> MATERIAL PROVIDED
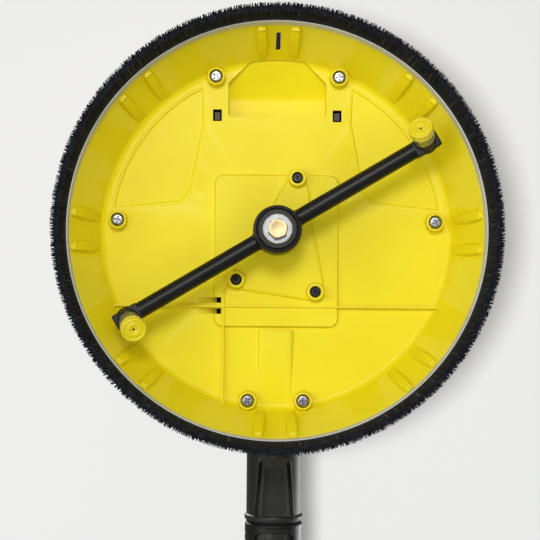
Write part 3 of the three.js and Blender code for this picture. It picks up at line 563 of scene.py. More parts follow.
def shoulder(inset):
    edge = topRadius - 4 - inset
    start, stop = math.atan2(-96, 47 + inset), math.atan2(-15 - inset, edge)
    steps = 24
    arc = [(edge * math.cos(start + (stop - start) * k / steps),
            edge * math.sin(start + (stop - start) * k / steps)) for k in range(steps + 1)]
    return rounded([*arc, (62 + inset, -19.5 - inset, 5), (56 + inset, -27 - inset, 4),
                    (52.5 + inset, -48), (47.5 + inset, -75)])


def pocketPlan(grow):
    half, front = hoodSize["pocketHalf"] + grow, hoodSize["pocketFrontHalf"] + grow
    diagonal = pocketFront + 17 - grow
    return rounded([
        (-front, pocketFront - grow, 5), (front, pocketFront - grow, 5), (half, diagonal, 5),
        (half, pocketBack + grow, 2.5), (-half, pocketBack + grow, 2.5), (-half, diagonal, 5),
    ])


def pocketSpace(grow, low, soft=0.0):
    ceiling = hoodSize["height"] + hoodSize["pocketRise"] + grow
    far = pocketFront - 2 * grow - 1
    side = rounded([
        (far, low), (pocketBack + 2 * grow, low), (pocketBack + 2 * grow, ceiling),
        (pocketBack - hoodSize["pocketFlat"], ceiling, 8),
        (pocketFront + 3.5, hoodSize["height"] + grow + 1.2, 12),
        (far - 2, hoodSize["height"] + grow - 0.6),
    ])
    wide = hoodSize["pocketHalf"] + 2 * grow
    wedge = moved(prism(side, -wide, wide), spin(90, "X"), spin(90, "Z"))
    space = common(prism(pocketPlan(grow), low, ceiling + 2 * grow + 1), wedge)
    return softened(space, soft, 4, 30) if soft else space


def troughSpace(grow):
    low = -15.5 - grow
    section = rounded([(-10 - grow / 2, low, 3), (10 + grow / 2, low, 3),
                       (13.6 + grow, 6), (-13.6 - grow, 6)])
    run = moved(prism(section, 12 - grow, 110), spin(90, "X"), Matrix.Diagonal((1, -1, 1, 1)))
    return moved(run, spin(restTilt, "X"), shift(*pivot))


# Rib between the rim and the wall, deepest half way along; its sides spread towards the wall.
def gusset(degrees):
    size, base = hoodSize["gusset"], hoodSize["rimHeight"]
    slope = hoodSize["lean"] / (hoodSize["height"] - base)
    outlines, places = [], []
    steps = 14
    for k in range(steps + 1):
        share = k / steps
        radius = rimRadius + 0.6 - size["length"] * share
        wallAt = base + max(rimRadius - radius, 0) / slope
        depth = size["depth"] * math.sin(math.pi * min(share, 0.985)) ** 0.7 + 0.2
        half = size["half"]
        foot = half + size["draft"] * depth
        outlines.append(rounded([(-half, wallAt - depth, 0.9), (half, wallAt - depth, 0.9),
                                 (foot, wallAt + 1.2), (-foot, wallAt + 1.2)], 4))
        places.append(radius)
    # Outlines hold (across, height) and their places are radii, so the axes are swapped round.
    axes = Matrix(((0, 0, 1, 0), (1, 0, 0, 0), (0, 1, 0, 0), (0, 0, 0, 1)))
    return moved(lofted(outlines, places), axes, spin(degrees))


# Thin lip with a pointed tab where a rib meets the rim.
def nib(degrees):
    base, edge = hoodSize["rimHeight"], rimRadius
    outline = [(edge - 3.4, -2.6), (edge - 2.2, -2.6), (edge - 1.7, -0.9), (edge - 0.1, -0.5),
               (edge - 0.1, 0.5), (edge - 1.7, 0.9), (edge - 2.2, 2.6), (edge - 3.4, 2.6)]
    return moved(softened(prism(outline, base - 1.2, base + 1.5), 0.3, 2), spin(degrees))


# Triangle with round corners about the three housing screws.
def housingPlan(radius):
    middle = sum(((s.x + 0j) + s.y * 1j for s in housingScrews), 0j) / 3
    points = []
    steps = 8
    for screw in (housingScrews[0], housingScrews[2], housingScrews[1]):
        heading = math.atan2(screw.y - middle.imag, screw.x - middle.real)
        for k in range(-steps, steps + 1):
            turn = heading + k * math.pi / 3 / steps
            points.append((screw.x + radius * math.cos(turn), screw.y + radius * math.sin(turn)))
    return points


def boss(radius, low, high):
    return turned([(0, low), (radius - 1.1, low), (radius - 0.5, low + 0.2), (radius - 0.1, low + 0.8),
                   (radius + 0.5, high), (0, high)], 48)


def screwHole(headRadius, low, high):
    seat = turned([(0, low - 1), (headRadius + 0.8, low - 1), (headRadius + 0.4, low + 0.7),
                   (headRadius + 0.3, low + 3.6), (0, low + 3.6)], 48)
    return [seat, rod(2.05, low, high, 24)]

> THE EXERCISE
Emit the full listing verbatim.

> EXERCISE OUTPUT
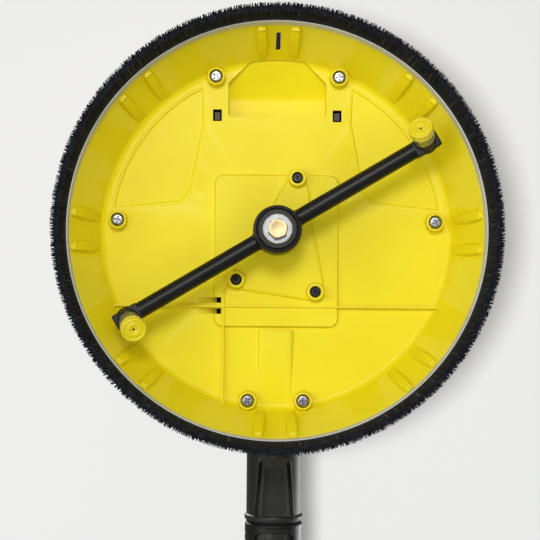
Write part 3 of the three.js and Blender code for this picture. It picks up at line 563 of scene.py. More parts follow.
def shoulder(inset):
    edge = topRadius - 4 - inset
    start, stop = math.atan2(-96, 47 + inset), math.atan2(-15 - inset, edge)
    steps = 24
    arc = [(edge * math.cos(start + (stop - start) * k / steps),
            edge * math.sin(start + (stop - start) * k / steps)) for k in range(steps + 1)]
    return rounded([*arc, (62 + inset, -19.5 - inset, 5), (56 + inset, -27 - inset, 4),
                    (52.5 + inset, -48), (47.5 + inset, -75)])


def pocketPlan(grow):
    half, front = hoodSize["pocketHalf"] + grow, hoodSize["pocketFrontHalf"] + grow
    diagonal = pocketFront + 17 - grow
    return rounded([
        (-front, pocketFront - grow, 5), (front, pocketFront - grow, 5), (half, diagonal, 5),
        (half, pocketBack + grow, 2.5), (-half, pocketBack + grow, 2.5), (-half, diagonal, 5),
    ])


def pocketSpace(grow, low, soft=0.0):
    ceiling = hoodSize["height"] + hoodSize["pocketRise"] + grow
    far = pocketFront - 2 * grow - 1
    side = rounded([
        (far, low), (pocketBack + 2 * grow, low), (pocketBack + 2 * grow, ceiling),
        (pocketBack - hoodSize["pocketFlat"], ceiling, 8),
        (pocketFront + 3.5, hoodSize["height"] + grow + 1.2, 12),
        (far - 2, hoodSize["height"] + grow - 0.6),
    ])
    wide = hoodSize["pocketHalf"] + 2 * grow
    wedge = moved(prism(side, -wide, wide), spin(90, "X"), spin(90, "Z"))
    space = common(prism(pocketPlan(grow), low, ceiling + 2 * grow + 1), wedge)
    return softened(space, soft, 4, 30) if soft else space


def troughSpace(grow):
    low = -15.5 - grow
    section = rounded([(-10 - grow / 2, low, 3), (10 + grow / 2, low, 3),
                       (13.6 + grow, 6), (-13.6 - grow, 6)])
    run = moved(prism(section, 12 - grow, 110), spin(90, "X"), Matrix.Diagonal((1, -1, 1, 1)))
    return moved(run, spin(restTilt, "X"), shift(*pivot))


# Rib between the rim and the wall, deepest half way along; its sides spread towards the wall.
def gusset(degrees):
    size, base = hoodSize["gusset"], hoodSize["rimHeight"]
    slope = hoodSize["lean"] / (hoodSize["height"] - base)
    outlines, places = [], []
    steps = 14
    for k in range(steps + 1):
        share = k / steps
        radius = rimRadius + 0.6 - size["length"] * share
        wallAt = base + max(rimRadius - radius, 0) / slope
        depth = size["depth"] * math.sin(math.pi * min(share, 0.985)) ** 0.7 + 0.2
        half = size["half"]
        foot = half + size["draft"] * depth
        outlines.append(rounded([(-half, wallAt - depth, 0.9), (half, wallAt - depth, 0.9),
                                 (foot, wallAt + 1.2), (-foot, wallAt + 1.2)], 4))
        places.append(radius)
    # Outlines hold (across, height) and their places are radii, so the axes are swapped round.
    axes = Matrix(((0, 0, 1, 0), (1, 0, 0, 0), (0, 1, 0, 0), (0, 0, 0, 1)))
    return moved(lofted(outlines, places), axes, spin(degrees))


# Thin lip with a pointed tab where a rib meets the rim.
def nib(degrees):
    base, edge = hoodSize["rimHeight"], rimRadius
    outline = [(edge - 3.4, -2.6), (edge - 2.2, -2.6), (edge - 1.7, -0.9), (edge - 0.1, -0.5),
               (edge - 0.1, 0.5), (edge - 1.7, 0.9), (edge - 2.2, 2.6), (edge - 3.4, 2.6)]
    return moved(softened(prism(outline, base - 1.2, base + 1.5), 0.3, 2), spin(degrees))


# Triangle with round corners about the three housing screws.
def housingPlan(radius):
    middle = sum(((s.x + 0j) + s.y * 1j for s in housingScrews), 0j) / 3
    points = []
    steps = 8
    for screw in (housingScrews[0], housingScrews[2], housingScrews[1]):
        heading = math.atan2(screw.y - middle.imag, screw.x - middle.real)
        for k in range(-steps, steps + 1):
            turn = heading + k * math.pi / 3 / steps
            points.append((screw.x + radius * math.cos(turn), screw.y + radius * math.sin(turn)))
    return points


def boss(radius, low, high):
    return turned([(0, low), (radius - 1.1, low), (radius - 0.5, low + 0.2), (radius - 0.1, low + 0.8),
                   (radius + 0.5, high), (0, high)], 48)


def screwHole(headRadius, low, high):
    seat = turned([(0, low - 1), (headRadius + 0.8, low - 1), (headRadius + 0.4, low + 0.7),
                   (headRadius + 0.3, low + 3.6), (0, low + 3.6)], 48)
    return [seat, rod(2.05, low, high, 24)]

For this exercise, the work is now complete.